Aim of the exercise. Copy out the listing exactly.

** begin **

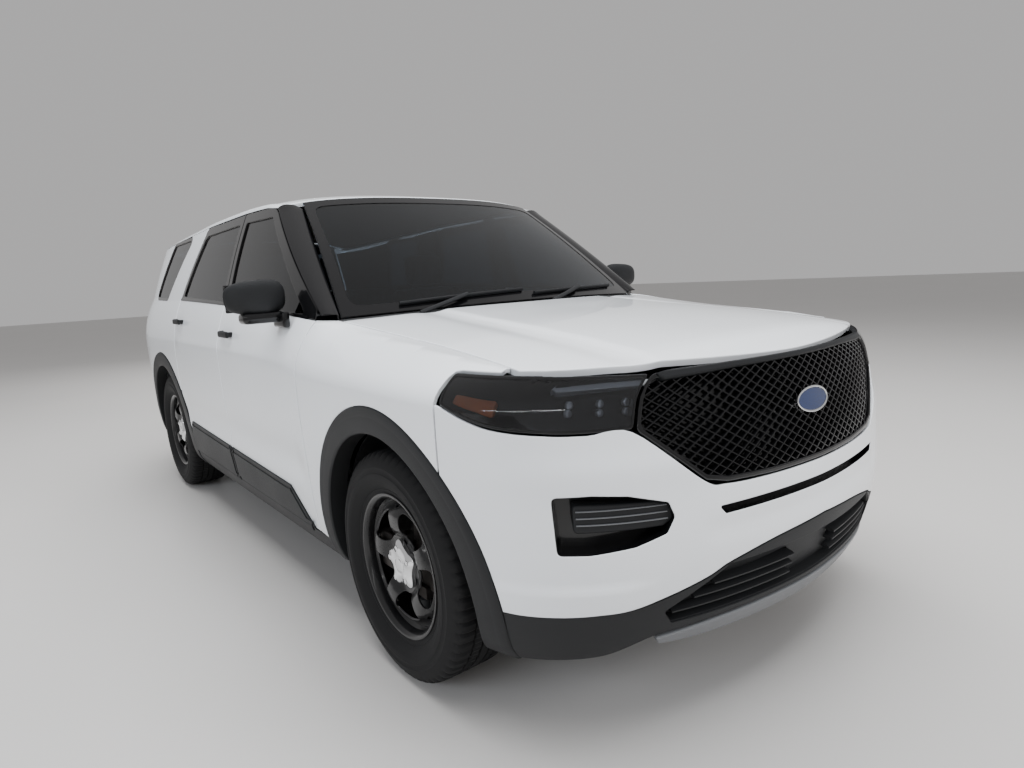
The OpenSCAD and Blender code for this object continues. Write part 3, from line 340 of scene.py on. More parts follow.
def hood_skin(a, b):
    """The hood with its raised middle and the creases beside it."""
    z = hood_z(a, b)
    v = np.clip((b + 2430) / 1200, 0, 1)
    line = 560 - 90 * v
    rise = 7 * ease((line - np.abs(a)) / 42) * ease((b + 2415) / 160) * (1 - 0.35 * v)
    valley = -5 * ridge(np.abs(a), line + 34, 46) * ease((b + 2415) / 200)
    return np.stack([a, b, z + rise + valley], -1)


def gate_skin(a, b):
    return np.stack([a, tail_at(a, b), b], -1)


def shield_skin(a, b):
    """The windshield: a from -1 to 1 across, b from 0 at the cowl to 1 at the roof."""
    low = np.stack([815 * a, GLASS_BASE[1] - 139 * (1 - a * a), COWL_Z - 6 - 17 * a * a], -1)
    x, y = 659 * a, GLASS_TOP[1] - 81 * (1 - a * a)
    high = np.stack([x, y, roof_z(x, y) - 3], -1)
    bulge = 14 * np.sin(np.pi * b)
    return low + (high - low) * b[..., None] + bulge[..., None] * np.array([0, -0.58, 0.81])


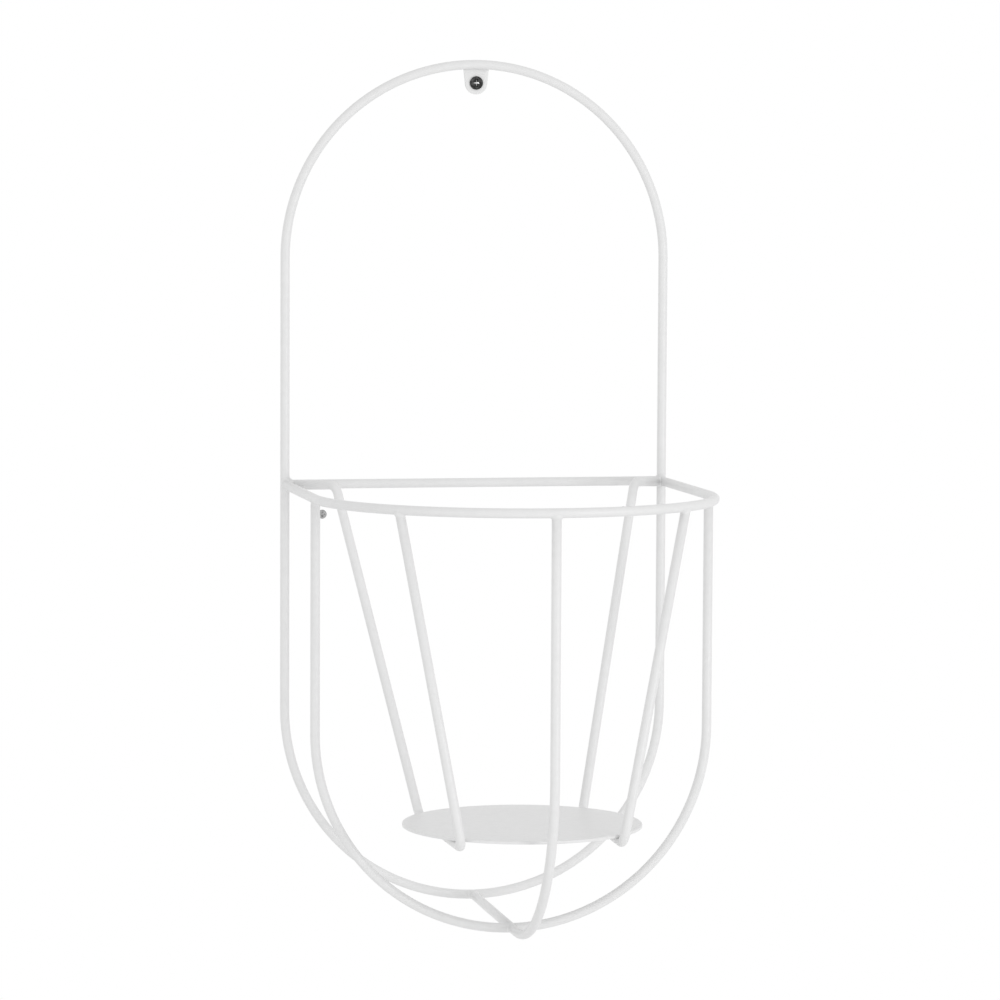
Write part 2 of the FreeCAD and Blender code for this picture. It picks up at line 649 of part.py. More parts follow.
pieces = (
    frame, bar, rim, hoop, rib, stay, left_wire, right_wire, plate, tab, top_screw,
    lower_screws, corner_welds, hoop_welds, leg_welds, rib_weld, low_welds,
)
for item in document.Objects:
    if "Invalid" in item.State or "Error" in item.State:
        raise ValueError("%s did not build" % item.Label)
for piece in pieces:
    if piece.Shape.isNull() or not piece.Shape.isValid() or not piece.Shape.Solids:
        raise ValueError("%s has no valid solid" % piece.Label)
    piece.Shape.exportStep(os.path.join(OUT, piece.Label + ".step"))
    box = piece.Shape.BoundBox
    print(
        "%-20s %2d solids %9.1f mm3  x %.1f..%.1f  y %.1f..%.1f  z %.1f..%.1f"
        % (piece.Label, len(piece.Shape.Solids), piece.Shape.Volume, box.XMin, box.XMax,
           box.YMin, box.YMax, box.ZMin, box.ZMax)
    )
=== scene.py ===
import math

import bpy
import numpy as np
from bpy.props import FloatProperty, FloatVectorProperty, IntProperty, PointerProperty
from mathutils import Matrix


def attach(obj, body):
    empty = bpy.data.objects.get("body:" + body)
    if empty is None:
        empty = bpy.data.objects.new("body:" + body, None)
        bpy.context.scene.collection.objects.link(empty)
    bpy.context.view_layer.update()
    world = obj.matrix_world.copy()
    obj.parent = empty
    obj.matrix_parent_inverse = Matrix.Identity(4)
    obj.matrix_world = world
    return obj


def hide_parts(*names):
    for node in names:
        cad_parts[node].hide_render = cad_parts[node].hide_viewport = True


bl_info = {
    "name": "Wall planter",
    "version": (1, 0, 0),
    "blender": (4, 5, 0),
    "location": "View3D > Sidebar > Planter",
    "description": "Builds a wall planter of bent round rod, with its plate, screws and stage",
    "category": "Add Mesh",
}

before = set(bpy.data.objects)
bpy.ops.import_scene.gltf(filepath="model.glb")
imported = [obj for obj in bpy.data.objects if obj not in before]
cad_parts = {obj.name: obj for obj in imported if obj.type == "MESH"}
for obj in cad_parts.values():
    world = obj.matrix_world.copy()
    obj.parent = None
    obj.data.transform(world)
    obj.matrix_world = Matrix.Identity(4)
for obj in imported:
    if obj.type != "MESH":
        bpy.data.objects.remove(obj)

X, Y, Z = np.eye(3)

# Screws, in metres: head radius and rise, neck radius, shank radius, reach from the
# wall's surface and pitch of the thread.
TOP_SCREW = {"head": 0.0047, "rise": 0.0028, "neck": 0.0022, "shank": 0.002,
             "reach": 0.025, "pitch": 0.0016}
LOW_SCREW = {"head": 0.0032, "rise": 0.002, "neck": 0.0015, "shank": 0.0015,
             "reach": 0.02, "pitch": 0.0012}

# Stage, in metres and watts. The camera was fitted to the photograph.
CAMERA_AT = (-0.5816, -2.92684, -0.06416)
CAMERA_FORWARD = (0.20045, 0.976618, -0.077695)
CAMERA_RIGHT = (0.979647, -0.200667, 0.005077)
CAMERA_LENS, SENSOR = 150.66, 36
LAMPS = (
    ("key", (1.7, -2.6, -0.3), 0.8, 16.5),
    ("fill", (-2.4, -2.0, -0.9), 1.8, 10.0),
)
LAMP_AIM = (0, -0.12, -0.3)
WORLD_LIGHT = 0.83
FLOOR_LEVEL, FLOOR_HALF = -1.3, 60.0
FLOOR_NEAR, FLOOR_FAR, FLOOR_GLOW = 1.4, 3.2, 0.8


def mm(label, default, about):
    """A length property; the default is in millimetres and the value in metres."""
    return FloatProperty(
        name=label, description=about, default=default / 1000, unit="LENGTH", precision=5
    )


# ---------------------------------------------------------------- settings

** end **

Solution to this task.
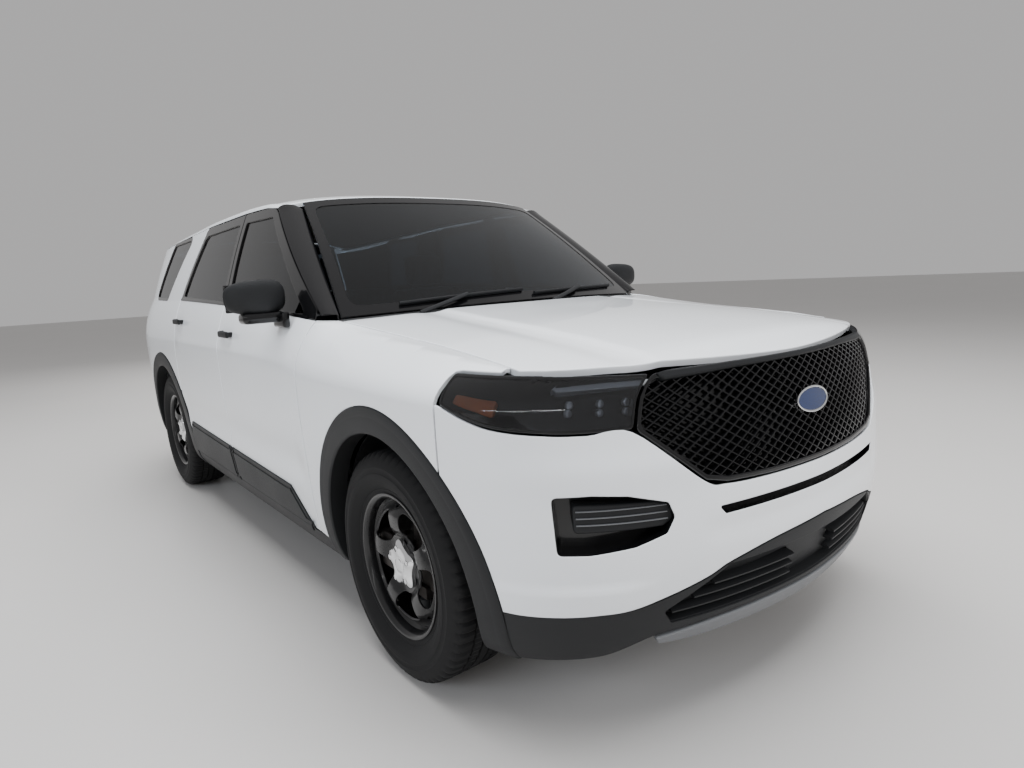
The OpenSCAD and Blender code for this object continues. Write part 3, from line 340 of scene.py on. More parts follow.
def hood_skin(a, b):
    """The hood with its raised middle and the creases beside it."""
    z = hood_z(a, b)
    v = np.clip((b + 2430) / 1200, 0, 1)
    line = 560 - 90 * v
    rise = 7 * ease((line - np.abs(a)) / 42) * ease((b + 2415) / 160) * (1 - 0.35 * v)
    valley = -5 * ridge(np.abs(a), line + 34, 46) * ease((b + 2415) / 200)
    return np.stack([a, b, z + rise + valley], -1)


def gate_skin(a, b):
    return np.stack([a, tail_at(a, b), b], -1)


def shield_skin(a, b):
    """The windshield: a from -1 to 1 across, b from 0 at the cowl to 1 at the roof."""
    low = np.stack([815 * a, GLASS_BASE[1] - 139 * (1 - a * a), COWL_Z - 6 - 17 * a * a], -1)
    x, y = 659 * a, GLASS_TOP[1] - 81 * (1 - a * a)
    high = np.stack([x, y, roof_z(x, y) - 3], -1)
    bulge = 14 * np.sin(np.pi * b)
    return low + (high - low) * b[..., None] + bulge[..., None] * np.array([0, -0.58, 0.81])


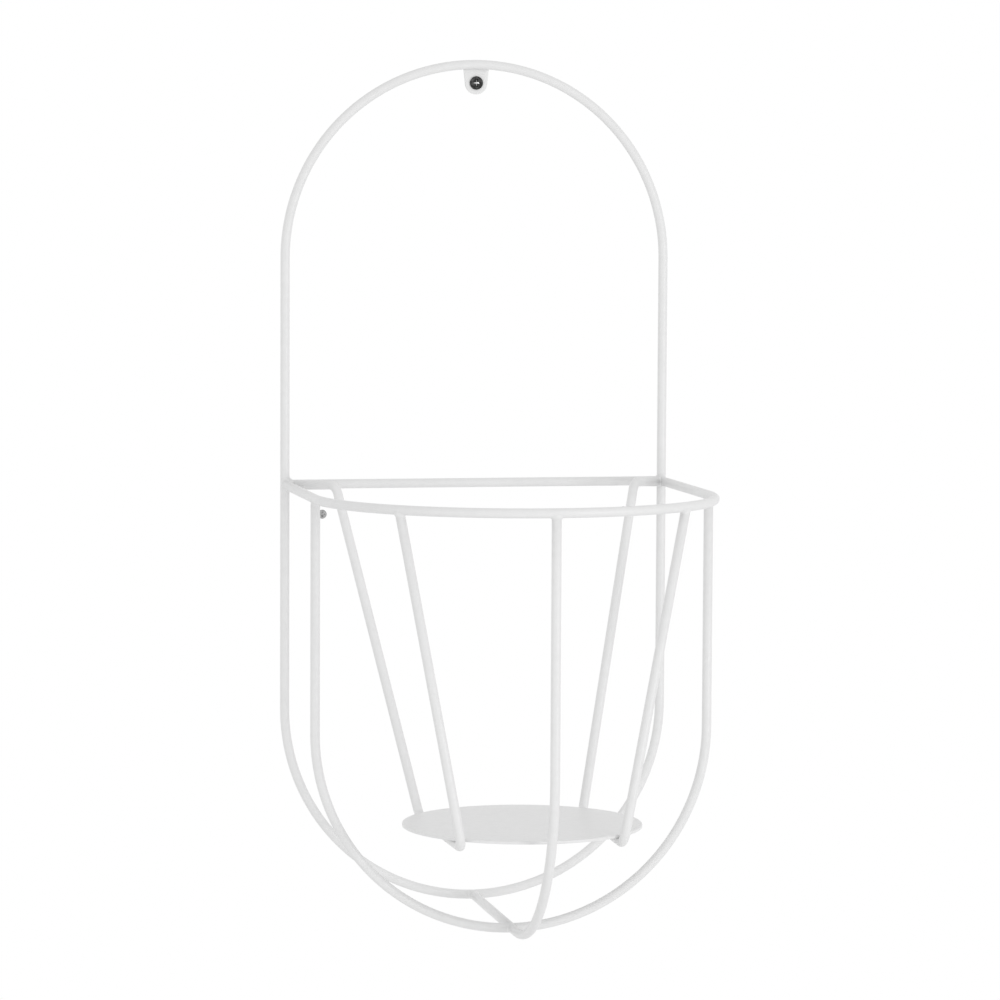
Write part 2 of the FreeCAD and Blender code for this picture. It picks up at line 649 of part.py. More parts follow.
pieces = (
    frame, bar, rim, hoop, rib, stay, left_wire, right_wire, plate, tab, top_screw,
    lower_screws, corner_welds, hoop_welds, leg_welds, rib_weld, low_welds,
)
for item in document.Objects:
    if "Invalid" in item.State or "Error" in item.State:
        raise ValueError("%s did not build" % item.Label)
for piece in pieces:
    if piece.Shape.isNull() or not piece.Shape.isValid() or not piece.Shape.Solids:
        raise ValueError("%s has no valid solid" % piece.Label)
    piece.Shape.exportStep(os.path.join(OUT, piece.Label + ".step"))
    box = piece.Shape.BoundBox
    print(
        "%-20s %2d solids %9.1f mm3  x %.1f..%.1f  y %.1f..%.1f  z %.1f..%.1f"
        % (piece.Label, len(piece.Shape.Solids), piece.Shape.Volume, box.XMin, box.XMax,
           box.YMin, box.YMax, box.ZMin, box.ZMax)
    )
=== scene.py ===
import math

import bpy
import numpy as np
from bpy.props import FloatProperty, FloatVectorProperty, IntProperty, PointerProperty
from mathutils import Matrix


def attach(obj, body):
    empty = bpy.data.objects.get("body:" + body)
    if empty is None:
        empty = bpy.data.objects.new("body:" + body, None)
        bpy.context.scene.collection.objects.link(empty)
    bpy.context.view_layer.update()
    world = obj.matrix_world.copy()
    obj.parent = empty
    obj.matrix_parent_inverse = Matrix.Identity(4)
    obj.matrix_world = world
    return obj


def hide_parts(*names):
    for node in names:
        cad_parts[node].hide_render = cad_parts[node].hide_viewport = True


bl_info = {
    "name": "Wall planter",
    "version": (1, 0, 0),
    "blender": (4, 5, 0),
    "location": "View3D > Sidebar > Planter",
    "description": "Builds a wall planter of bent round rod, with its plate, screws and stage",
    "category": "Add Mesh",
}

before = set(bpy.data.objects)
bpy.ops.import_scene.gltf(filepath="model.glb")
imported = [obj for obj in bpy.data.objects if obj not in before]
cad_parts = {obj.name: obj for obj in imported if obj.type == "MESH"}
for obj in cad_parts.values():
    world = obj.matrix_world.copy()
    obj.parent = None
    obj.data.transform(world)
    obj.matrix_world = Matrix.Identity(4)
for obj in imported:
    if obj.type != "MESH":
        bpy.data.objects.remove(obj)

X, Y, Z = np.eye(3)

# Screws, in metres: head radius and rise, neck radius, shank radius, reach from the
# wall's surface and pitch of the thread.
TOP_SCREW = {"head": 0.0047, "rise": 0.0028, "neck": 0.0022, "shank": 0.002,
             "reach": 0.025, "pitch": 0.0016}
LOW_SCREW = {"head": 0.0032, "rise": 0.002, "neck": 0.0015, "shank": 0.0015,
             "reach": 0.02, "pitch": 0.0012}

# Stage, in metres and watts. The camera was fitted to the photograph.
CAMERA_AT = (-0.5816, -2.92684, -0.06416)
CAMERA_FORWARD = (0.20045, 0.976618, -0.077695)
CAMERA_RIGHT = (0.979647, -0.200667, 0.005077)
CAMERA_LENS, SENSOR = 150.66, 36
LAMPS = (
    ("key", (1.7, -2.6, -0.3), 0.8, 16.5),
    ("fill", (-2.4, -2.0, -0.9), 1.8, 10.0),
)
LAMP_AIM = (0, -0.12, -0.3)
WORLD_LIGHT = 0.83
FLOOR_LEVEL, FLOOR_HALF = -1.3, 60.0
FLOOR_NEAR, FLOOR_FAR, FLOOR_GLOW = 1.4, 3.2, 0.8


def mm(label, default, about):
    """A length property; the default is in millimetres and the value in metres."""
    return FloatProperty(
        name=label, description=about, default=default / 1000, unit="LENGTH", precision=5
    )


# ---------------------------------------------------------------- settings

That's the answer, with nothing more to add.